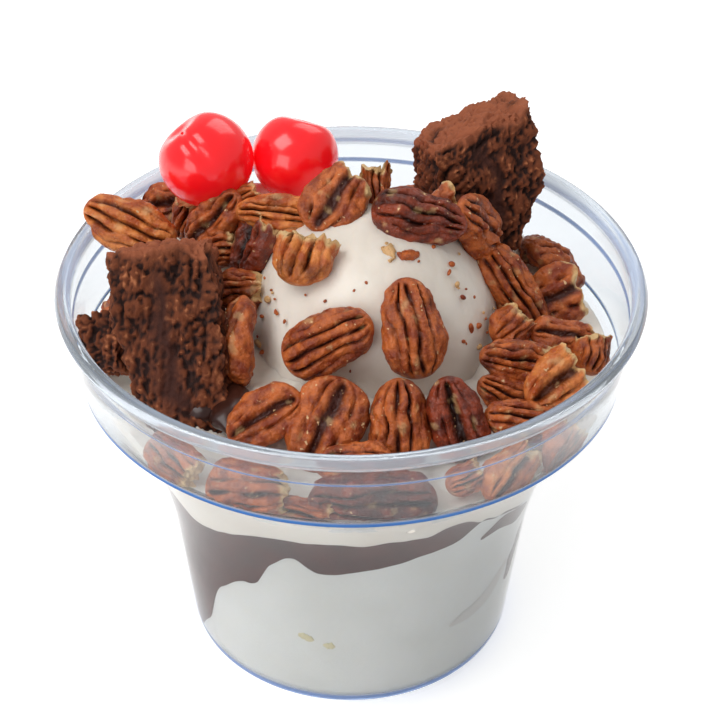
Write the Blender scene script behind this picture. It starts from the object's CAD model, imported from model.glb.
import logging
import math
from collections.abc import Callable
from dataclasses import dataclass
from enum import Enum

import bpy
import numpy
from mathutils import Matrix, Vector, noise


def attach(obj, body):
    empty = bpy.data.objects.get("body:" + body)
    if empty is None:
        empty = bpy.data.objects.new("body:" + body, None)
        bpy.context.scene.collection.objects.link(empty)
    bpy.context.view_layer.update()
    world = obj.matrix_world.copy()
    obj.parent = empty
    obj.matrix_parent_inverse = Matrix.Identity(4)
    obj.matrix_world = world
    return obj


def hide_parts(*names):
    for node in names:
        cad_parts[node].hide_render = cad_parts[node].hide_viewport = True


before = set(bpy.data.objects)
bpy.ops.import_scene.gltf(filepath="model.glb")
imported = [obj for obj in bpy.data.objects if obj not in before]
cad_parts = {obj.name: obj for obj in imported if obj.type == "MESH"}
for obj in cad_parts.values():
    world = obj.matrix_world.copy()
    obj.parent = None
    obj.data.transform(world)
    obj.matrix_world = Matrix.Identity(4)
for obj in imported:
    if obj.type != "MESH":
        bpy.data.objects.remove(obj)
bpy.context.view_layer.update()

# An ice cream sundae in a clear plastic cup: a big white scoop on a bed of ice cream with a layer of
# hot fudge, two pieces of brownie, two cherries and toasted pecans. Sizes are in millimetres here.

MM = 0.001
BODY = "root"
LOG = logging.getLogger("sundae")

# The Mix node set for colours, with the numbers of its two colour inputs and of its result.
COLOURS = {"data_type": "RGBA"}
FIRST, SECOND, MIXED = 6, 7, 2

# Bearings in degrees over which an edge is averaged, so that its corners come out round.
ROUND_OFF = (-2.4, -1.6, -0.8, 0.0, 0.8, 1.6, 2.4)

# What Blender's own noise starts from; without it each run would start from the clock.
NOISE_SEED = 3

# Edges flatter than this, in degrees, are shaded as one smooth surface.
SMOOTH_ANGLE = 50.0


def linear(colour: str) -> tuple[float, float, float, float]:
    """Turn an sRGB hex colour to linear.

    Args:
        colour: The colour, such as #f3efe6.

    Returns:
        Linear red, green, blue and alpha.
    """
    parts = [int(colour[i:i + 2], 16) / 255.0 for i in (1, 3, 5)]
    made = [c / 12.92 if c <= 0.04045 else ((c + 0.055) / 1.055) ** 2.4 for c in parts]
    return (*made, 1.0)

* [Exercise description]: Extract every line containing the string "Blender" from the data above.

* [Exercise result]:
Write the Blender scene script behind this picture. It starts from the object's CAD model, imported from model.glb.
# What Blender's own noise starts from; without it each run would start from the clock.